Google’s Grace Hopper subsea cable lands in Cornwall

The 600km-long Google-funded cable connects the US to Europe

Google has announced that its undersea cable connecting the US with Europe has arrived in Bude, Cornwall.

The fibre-optic network cable is estimated to be around 6,000km long and is named after the American computer science pioneer Grace Hopper.

First announced in July 2020, the Google-funded cable runs from New York and splits off in the middle of the Atlantic Ocean to arrive in Bilbao, Spain and Cornwall. 

Google Cloud strategic negotiator for Global Infrastructure, Jayne Stowell, described the Grace Hopper cable as an example of Google’s “ongoing investment” in the UK’s tech sector.

“Grace Hopper represents a new generation of transatlantic cable coming to the UK shores and is one of the first new cables to connect the US and the UK since 2003,” she announced in a company statement. Google has recently rolled out other subsea cables known as Curie, Dunant, Equiano, and Firmina.

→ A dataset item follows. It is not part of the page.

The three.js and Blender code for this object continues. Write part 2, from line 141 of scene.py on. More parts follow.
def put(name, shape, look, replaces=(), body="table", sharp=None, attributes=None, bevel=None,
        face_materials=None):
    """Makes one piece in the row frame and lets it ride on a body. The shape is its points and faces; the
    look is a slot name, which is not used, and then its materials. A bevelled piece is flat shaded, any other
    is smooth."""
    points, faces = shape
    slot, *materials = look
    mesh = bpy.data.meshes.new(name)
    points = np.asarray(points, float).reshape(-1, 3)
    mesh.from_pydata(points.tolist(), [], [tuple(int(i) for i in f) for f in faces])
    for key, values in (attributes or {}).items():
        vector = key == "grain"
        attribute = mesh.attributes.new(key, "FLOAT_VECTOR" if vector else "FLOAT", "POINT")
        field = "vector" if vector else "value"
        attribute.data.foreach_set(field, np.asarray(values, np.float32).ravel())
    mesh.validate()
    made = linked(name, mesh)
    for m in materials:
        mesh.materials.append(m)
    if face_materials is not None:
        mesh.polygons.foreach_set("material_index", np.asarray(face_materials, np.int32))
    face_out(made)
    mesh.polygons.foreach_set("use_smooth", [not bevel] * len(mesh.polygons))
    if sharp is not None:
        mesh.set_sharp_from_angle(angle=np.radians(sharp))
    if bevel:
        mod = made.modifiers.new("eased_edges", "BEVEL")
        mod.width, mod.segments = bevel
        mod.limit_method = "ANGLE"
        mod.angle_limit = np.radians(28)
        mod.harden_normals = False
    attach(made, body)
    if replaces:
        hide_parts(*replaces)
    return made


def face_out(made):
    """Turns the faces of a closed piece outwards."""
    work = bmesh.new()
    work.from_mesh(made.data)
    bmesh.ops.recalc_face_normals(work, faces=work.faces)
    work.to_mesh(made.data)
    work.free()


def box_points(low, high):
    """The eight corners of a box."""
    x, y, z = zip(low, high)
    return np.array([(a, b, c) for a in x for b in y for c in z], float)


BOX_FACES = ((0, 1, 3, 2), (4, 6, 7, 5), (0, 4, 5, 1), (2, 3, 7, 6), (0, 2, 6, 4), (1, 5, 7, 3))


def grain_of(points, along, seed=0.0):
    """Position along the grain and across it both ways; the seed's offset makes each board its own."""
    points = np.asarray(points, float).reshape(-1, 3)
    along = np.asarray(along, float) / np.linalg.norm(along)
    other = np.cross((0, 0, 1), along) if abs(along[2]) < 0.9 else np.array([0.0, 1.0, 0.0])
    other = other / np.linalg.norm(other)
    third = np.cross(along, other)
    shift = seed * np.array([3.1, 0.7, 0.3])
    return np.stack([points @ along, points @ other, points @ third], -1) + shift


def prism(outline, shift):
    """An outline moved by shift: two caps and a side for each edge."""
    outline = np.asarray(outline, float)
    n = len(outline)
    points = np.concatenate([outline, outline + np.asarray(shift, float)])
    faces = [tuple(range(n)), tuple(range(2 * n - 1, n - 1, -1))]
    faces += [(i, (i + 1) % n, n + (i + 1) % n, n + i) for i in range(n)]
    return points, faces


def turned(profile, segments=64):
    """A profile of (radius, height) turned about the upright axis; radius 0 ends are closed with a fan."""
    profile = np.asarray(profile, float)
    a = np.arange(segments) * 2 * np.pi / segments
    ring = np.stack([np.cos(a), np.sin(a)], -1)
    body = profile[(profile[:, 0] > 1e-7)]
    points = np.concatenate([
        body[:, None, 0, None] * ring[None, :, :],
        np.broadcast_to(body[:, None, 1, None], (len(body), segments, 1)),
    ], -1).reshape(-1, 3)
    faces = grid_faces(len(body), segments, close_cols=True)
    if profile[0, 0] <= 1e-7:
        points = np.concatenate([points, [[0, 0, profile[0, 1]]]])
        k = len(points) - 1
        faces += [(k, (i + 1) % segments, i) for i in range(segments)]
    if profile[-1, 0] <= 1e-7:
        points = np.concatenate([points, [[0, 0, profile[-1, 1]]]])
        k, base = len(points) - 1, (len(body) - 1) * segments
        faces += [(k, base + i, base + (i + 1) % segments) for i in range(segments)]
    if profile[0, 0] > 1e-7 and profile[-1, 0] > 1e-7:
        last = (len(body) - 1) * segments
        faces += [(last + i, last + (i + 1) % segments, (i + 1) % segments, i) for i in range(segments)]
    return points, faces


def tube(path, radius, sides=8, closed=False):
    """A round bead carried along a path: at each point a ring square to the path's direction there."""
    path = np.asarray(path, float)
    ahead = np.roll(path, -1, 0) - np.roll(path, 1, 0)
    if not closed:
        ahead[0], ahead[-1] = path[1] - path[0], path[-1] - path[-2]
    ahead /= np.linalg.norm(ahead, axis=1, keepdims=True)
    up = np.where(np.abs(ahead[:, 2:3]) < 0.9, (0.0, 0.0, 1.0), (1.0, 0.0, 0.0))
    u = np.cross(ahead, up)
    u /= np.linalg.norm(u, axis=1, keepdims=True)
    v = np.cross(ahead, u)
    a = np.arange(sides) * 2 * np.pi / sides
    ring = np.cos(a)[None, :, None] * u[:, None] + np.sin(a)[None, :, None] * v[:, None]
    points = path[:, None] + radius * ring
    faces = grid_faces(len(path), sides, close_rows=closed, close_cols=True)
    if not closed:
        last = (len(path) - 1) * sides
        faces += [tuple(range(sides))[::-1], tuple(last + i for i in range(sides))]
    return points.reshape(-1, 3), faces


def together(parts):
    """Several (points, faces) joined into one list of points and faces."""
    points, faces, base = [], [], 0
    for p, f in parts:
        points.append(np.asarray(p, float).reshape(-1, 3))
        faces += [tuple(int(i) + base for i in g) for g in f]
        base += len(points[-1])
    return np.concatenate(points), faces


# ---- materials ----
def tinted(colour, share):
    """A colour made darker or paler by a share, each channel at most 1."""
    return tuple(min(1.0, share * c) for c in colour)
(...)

The cable will use a technology known as “fibre switching,” allowing Google to manoeuvre traffic around outages and increase the reliability of its network. It will power popular Google services such as Meet, Gmail and Google Cloud – which all saw a surge in new customers due to last year’s mass shift to remote working.

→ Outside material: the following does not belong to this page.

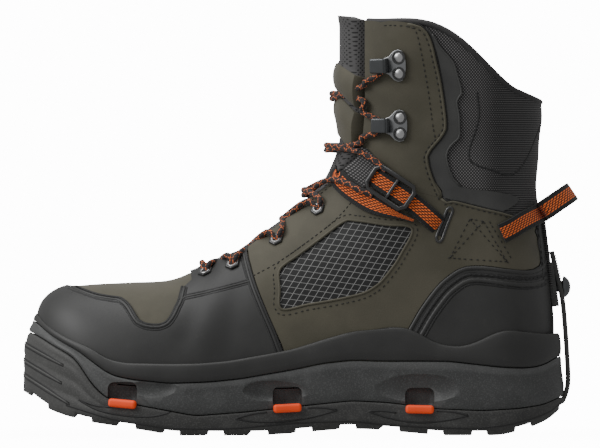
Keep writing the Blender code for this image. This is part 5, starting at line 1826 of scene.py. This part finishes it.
# %% Bumper and side grooves
# Grooves of the toe bumper: start, height there, height at the tip, half spread of the pair
BUMPER = ((295.5, 41.0, 53.8, 1.1), (296.5, 30.6, 44.0, 1.2), (292.0, 18.4, 35.6, 1.2))
LENSES = (
    ((286.5, 20.9), (275, 15.0), (258, 11.6), (243, 11.2), (232.5, 13.6)),
    ((194, 9.7), (182, 8.0), (165, 8.3), (150, 10.6), (134.5, 14.8)),
    ((115.8, 13.9), (104, 10.2), (88, 7.6), (72, 8.6), (57.5, 11.5)),
    ((286.0, 20.9), (276, 17.5), (268, 16.8), (262, 18.2)), ((241, 16.0), (237, 15.0), (232.5, 13.8)),
    ((194, 9.9), (185, 12.4), (176, 13.6)), ((152, 16.2), (143, 16.2), (135, 15.0)),
    ((116, 14.1), (108, 14.4), (100, 13.2)), ((76, 14.2), (66, 13.6), (58, 11.8)),
)
GROOVE_LINE = (
    (294, 17.8), (281, 14.0), (267, 10.0), (250, 6.9), (232, 4.6), (198, 4.2), (160, 7.2),
    (127, 8.3), (104, 6.1), (66, 4.4), (50, 4.4), (28, 7.6), (10, 13.4), (2, 20.0),
)
SOLE_SIDE = BVHTree.FromPolygons([vert.co.copy() for vert in outsole.data.vertices],
                                 [list(face.vertices) for face in outsole.data.polygons])
bumper, ribs = [], []
for start, low_z, tip_z, spread in BUMPER:
    for sign, keep in ((-1, bumper), (0, ribs), (1, bumper)):
        around = []
        for side in SIDES:
            half = []
            for k in range(20):
                t = k / 19
                x = lerp(start, 319.9, 1 - (1 - t) ** 2)
                z = lerp(low_z, tip_z, (x - start) / (LENGTH_MM - start))
                z += sign * spread * (0.3 + 0.7 * min(t * 4, 1))
                half.append(on_sole(x, z, side, 0.0))
            around.append(half)
        keep.append(around[0] + around[1][-2::-1])
lines = [sole_line(points, side, 0.0) for points in LENSES + (GROOVE_LINE,) for side in SIDES]
# The bumper grooves, lens lines and side groove are dark cords of painted shade; the ribs between the
# bumper grooves are rubber
sole_groove_shade = sole_lines("sole_groove_shade", DARK_THREAD_AND_SHADE, SOLE_SIDE, bumper + lines, 0.00075, 0.00040)
sole_ribs = sole_lines("bumper_ribs", TREAD_RUBBER, SOLE_SIDE, ribs, 0.00085, 0.00035)
attach(sole_groove_shade, "sole_rubber")
attach(sole_ribs, "sole_rubber")
print("groove faces", len(sole_groove_shade.data.polygons))

# %% Windows, recesses and tabs
# Centre forward of the heel, centre height, half length, half height and depth of each recess, in
# millimetres
RECESSES = (
    (244.3, 28.0, 15.5, 5.6, 3.2), (163.6, 26.4, 22.0, 6.4, 2.2), (88.2, 28.0, 25.0, 8.6, 3.2),
)
# Share of the length, share of the seat's height and tilt of each tab
TAB_PLACES = ((0.8145, 0.520, 0.09), (0.512, 0.445, -0.05), (0.269, 0.425, 0.02))
DISH_DEPTH = 0.0075


def carve(target, obj, matrix):
    """Cuts a primitive out of a piece and removes it."""
    obj.data.transform(matrix)
    tool = bmesh.new()
    tool.from_mesh(obj.data)
    bpy.data.objects.remove(obj)
    cut(target, tool, "DIFFERENCE")


for (centre, centre_z, half_length, half_height, deep), (share, level, tilt) in zip(RECESSES, TAB_PLACES):
    for side in SIDES:
        bpy.ops.mesh.primitive_uv_sphere_add(segments=36, ring_count=18, radius=1.0)
        middle = on_sole(centre, centre_z, side, 0.0) + Vector((0, side * (DISH_DEPTH - deep * MM), 0))
        size = (half_length * MM * 1.25, DISH_DEPTH, half_height * MM * 1.25, 1)
        carve(sole_frame, bpy.context.object, Matrix.Translation(middle) @ Matrix.Diagonal(size))
        bpy.ops.mesh.primitive_cube_add(size=1.0)
        block = taken("window_cutter", None, (0.0172, 0.014, 0.0125))
        apply_modifier(block, "BEVEL", width=0.0038, segments=4)
        place = on_sole(share * LENGTH_MM, level * SEAT_MM + 6.4, side, 0.0)
        carve(sole_frame, block, Matrix.Translation(place))
soften(sole_frame, 0.0005, 2, 50)
print("frame faces", len(sole_frame.data.polygons))

# %% Tabs
for number, (share, level, tilt) in enumerate(TAB_PLACES, 1):
    for side, tag in TAGS:
        tab = box_piece(f"tab_{tag}_{number}", (0.0166, 0.0050, 0.0050), (0, 0, 0), ORANGE, 0.0018, 4)
        place = on_sole(share * LENGTH_MM, level * SEAT_MM, side, 0.0006)
        ahead = on_sole(share * LENGTH_MM + 6, level * SEAT_MM, side, 0.0006) - place
        turn = Matrix.Rotation(math.atan2(ahead.y, ahead.x), 4, "Z") @ Matrix.Rotation(-tilt, 4, "Y")
        tab.data.transform(Matrix.Translation(place) @ turn)
        attach(tab, "orange_plastic", f"lock_tab_{tag}_{number}")
print("tabs set")

# %% [markdown]
# ## Light, floor and camera
# A white sweep and broad soft lights, with the camera level at the lateral side on a long lens.

# %% Stage
m = Material("white_floor")
spread = (m.x * m.x + m.y * m.y).math("SQRT")
plug(m.tree, m.shader.inputs["Alpha"], (1 - spread.ramp(0.05, 0.45)) * 0.10)
floor_mat = m.done((0.93, 0.93, 0.93), 0.9)
bpy.ops.mesh.primitive_plane_add(size=2.0, location=(0, 0, 0))
floor = bpy.context.object
floor.name = "floor"
floor.data.materials.append(floor_mat)
floor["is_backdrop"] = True
world = bpy.data.worlds.new("studio")
world.use_nodes = True
tree = world.node_tree
WHITE = (1.0, 1.0, 1.0)
background = tree.nodes["Background"]
plug(tree, background.inputs["Color"], WHITE)
plug(tree, background.inputs["Strength"], 0.46)
card = shader_node(tree, "ShaderNodeBackground", {"Color": WHITE, "Strength": 14.0})
seen = shader_node(tree, "ShaderNodeLightPath", {}, "Is Camera Ray")
lit = Value(tree, background.outputs[0])
shown = shader_node(tree, "ShaderNodeMixShader", {"Fac": seen, 1: lit, 2: card})
plug(tree, tree.nodes["World Output"].inputs["Surface"], shown)
bpy.context.scene.world = world


def area_light(name, size, power, place, target):
    data = bpy.data.lights.new(name, "AREA")
    data.shape, data.size, data.energy = "SQUARE", size, power
    obj = bpy.data.objects.new(name, data)
    bpy.context.collection.objects.link(obj)
    obj.location = place
    obj.rotation_euler = (Vector(target) - Vector(place)).to_track_quat("-Z", "Y").to_euler()
    return obj


area_light("key", 0.8, 17.5, (1.2, 0.55, 0.95), (0.05, 0, 0.08))
area_light("top", 1.0, 13.0, (0.2, 0.1, 1.6), (0, 0, 0.1))

camera_data = bpy.data.cameras.new("camera")
camera_data.sensor_width = 36.0
camera_data.lens = 1000.0
camera = bpy.data.objects.new("camera", camera_data)
bpy.context.collection.objects.link(camera)
camera.location = (HEEL_X + 0.1564, 9.83 + CENTRE_Y, 0.1241)
camera.rotation_euler = (math.radians(90), 0, math.radians(180))
bpy.context.scene.camera = camera
print("camera at", tuple(round(value, 4) for value in camera.location))

# %% [markdown]
# ## Size and finish

# %% Finish
low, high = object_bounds()
print("scene box", [round(value, 4) for value in (*low, *high)])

“Moreover, with the ongoing pandemic fostering a new digital normal, Google-funded subsea cables allow us to plan and prepare for the future capacity needs of our customers, no matter where they are in the world. Grace Hopper will connect the UK to help meet the rapidly growing demand for high-bandwidth connectivity and services,” added Stowell.

The second European arm of the Grace Hopper cable landed on the Bilbao shoreline on 9 September, as the “first ever Google-funded route to Spain” which will integrate an upcoming Google Cloud region in Madrid. 

The entire cable is set to become operational in 2022. 

Earlier this year, Google announced that its other subsea cable connecting the US and Europe, Dunant, is ready for service. First announced in 2018, the Dunant cable runs 6,400km (3,977 miles) between Virginia Beach, Virginia and Saint-Hilaire-de-Riez in the Pays de la Loire region of France. Google says it has 250Tbps of bandwidth, meaning it can transfer the entire digitised Library of Congress three times every second.